Given problem —
Copy the first line of the material below and every later line through the line containing "rod_l = 304.8; // [50:0.1:915]", without any other output.

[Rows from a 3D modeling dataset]
--*--
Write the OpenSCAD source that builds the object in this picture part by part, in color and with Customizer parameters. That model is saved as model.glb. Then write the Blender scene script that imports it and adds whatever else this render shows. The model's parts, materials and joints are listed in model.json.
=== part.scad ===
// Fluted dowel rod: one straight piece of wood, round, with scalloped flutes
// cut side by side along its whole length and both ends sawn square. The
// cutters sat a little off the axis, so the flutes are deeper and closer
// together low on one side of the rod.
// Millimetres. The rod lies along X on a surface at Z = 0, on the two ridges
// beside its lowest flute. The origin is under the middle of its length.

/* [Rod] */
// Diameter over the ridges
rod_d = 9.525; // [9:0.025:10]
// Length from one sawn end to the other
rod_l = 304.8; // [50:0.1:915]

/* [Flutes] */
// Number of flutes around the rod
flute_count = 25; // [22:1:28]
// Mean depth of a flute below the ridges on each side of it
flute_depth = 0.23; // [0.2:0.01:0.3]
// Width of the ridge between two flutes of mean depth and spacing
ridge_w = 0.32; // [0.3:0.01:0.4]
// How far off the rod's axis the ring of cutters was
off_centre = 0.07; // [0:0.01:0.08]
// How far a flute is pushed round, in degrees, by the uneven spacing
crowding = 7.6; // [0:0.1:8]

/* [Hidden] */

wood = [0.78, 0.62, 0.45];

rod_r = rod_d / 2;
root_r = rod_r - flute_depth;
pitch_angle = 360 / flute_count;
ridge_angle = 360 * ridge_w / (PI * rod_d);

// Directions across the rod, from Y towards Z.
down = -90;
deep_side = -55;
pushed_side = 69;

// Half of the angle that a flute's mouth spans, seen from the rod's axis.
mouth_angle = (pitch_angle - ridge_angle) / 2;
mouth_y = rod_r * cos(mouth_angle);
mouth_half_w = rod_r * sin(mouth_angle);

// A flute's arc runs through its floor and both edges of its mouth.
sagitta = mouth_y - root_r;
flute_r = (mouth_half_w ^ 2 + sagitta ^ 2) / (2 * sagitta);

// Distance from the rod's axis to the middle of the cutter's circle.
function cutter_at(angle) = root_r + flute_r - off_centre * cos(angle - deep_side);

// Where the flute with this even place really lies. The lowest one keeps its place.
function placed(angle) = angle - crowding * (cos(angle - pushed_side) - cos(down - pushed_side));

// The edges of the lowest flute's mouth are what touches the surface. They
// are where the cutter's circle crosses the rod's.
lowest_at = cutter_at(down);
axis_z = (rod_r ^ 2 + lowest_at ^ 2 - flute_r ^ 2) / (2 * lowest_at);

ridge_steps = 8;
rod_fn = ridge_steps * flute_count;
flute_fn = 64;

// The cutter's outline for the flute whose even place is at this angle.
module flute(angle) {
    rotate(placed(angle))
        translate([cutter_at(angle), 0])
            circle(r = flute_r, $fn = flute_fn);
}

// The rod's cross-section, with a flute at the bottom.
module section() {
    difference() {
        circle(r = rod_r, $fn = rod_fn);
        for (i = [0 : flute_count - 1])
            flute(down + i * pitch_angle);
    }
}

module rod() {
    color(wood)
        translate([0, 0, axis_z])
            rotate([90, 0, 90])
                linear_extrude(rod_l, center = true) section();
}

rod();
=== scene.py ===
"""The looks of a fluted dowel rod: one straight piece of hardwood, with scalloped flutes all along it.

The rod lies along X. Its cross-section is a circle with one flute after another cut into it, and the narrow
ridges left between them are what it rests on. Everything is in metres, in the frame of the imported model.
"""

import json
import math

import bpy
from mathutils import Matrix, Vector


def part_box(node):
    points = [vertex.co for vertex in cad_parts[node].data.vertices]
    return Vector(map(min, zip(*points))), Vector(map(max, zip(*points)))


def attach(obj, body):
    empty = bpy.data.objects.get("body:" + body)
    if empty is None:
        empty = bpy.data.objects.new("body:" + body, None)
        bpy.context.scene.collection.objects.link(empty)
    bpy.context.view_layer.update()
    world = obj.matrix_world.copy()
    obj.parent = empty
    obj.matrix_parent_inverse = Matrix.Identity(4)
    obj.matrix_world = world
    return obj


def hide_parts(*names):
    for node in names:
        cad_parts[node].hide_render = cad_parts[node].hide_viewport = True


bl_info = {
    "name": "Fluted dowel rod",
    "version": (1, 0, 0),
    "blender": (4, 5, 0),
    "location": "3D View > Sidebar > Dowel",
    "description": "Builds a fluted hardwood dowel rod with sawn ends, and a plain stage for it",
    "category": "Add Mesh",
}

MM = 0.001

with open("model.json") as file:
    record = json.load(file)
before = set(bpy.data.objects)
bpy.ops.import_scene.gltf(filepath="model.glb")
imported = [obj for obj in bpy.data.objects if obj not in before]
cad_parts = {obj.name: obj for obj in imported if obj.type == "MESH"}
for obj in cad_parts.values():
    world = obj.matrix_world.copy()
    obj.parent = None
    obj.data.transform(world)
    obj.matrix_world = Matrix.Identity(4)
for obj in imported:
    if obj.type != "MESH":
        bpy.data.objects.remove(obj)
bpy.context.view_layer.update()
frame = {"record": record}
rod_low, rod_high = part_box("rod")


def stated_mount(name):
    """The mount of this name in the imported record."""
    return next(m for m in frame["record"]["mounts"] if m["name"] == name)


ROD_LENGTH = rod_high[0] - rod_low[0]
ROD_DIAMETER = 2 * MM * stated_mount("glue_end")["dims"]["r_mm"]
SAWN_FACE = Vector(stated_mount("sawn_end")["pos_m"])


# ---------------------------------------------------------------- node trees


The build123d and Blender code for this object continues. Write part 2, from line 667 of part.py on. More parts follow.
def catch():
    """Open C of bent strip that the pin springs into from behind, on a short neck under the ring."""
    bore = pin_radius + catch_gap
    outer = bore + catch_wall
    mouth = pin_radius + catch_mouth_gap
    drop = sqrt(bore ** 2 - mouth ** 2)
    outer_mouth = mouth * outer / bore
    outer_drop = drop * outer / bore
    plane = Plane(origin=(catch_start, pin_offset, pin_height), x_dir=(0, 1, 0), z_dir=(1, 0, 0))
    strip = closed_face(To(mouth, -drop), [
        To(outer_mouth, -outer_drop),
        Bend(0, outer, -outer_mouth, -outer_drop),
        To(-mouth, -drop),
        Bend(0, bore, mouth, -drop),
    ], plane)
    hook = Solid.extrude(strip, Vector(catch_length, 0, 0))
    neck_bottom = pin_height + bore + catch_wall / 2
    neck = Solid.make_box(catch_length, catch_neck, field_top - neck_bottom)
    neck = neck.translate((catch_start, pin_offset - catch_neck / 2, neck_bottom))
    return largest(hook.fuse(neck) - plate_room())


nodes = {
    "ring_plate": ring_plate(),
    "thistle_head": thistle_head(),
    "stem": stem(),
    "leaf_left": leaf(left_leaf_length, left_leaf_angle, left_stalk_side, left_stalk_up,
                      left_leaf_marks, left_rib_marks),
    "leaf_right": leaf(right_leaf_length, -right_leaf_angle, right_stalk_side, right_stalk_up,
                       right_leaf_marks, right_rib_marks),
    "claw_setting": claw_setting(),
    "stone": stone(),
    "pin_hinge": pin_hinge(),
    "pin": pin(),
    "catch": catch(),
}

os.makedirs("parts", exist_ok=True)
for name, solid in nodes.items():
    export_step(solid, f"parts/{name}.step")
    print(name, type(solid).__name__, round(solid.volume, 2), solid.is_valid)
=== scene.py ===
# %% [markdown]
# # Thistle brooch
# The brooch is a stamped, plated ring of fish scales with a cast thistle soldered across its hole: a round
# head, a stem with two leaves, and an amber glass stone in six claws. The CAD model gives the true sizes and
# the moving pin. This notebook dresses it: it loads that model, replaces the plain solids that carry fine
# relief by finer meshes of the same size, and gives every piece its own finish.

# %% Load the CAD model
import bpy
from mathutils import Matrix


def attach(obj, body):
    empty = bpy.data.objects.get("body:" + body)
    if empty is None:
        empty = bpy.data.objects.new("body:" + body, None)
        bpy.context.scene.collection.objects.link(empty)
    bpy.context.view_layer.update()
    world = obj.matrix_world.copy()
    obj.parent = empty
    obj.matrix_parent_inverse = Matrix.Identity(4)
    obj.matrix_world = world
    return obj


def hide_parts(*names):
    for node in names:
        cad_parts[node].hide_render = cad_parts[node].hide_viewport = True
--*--
Right answer —
Write the OpenSCAD source that builds the object in this picture part by part, in color and with Customizer parameters. That model is saved as model.glb. Then write the Blender scene script that imports it and adds whatever else this render shows. The model's parts, materials and joints are listed in model.json.
=== part.scad ===
// Fluted dowel rod: one straight piece of wood, round, with scalloped flutes
// cut side by side along its whole length and both ends sawn square. The
// cutters sat a little off the axis, so the flutes are deeper and closer
// together low on one side of the rod.
// Millimetres. The rod lies along X on a surface at Z = 0, on the two ridges
// beside its lowest flute. The origin is under the middle of its length.

/* [Rod] */
// Diameter over the ridges
rod_d = 9.525; // [9:0.025:10]
// Length from one sawn end to the other
rod_l = 304.8; // [50:0.1:915]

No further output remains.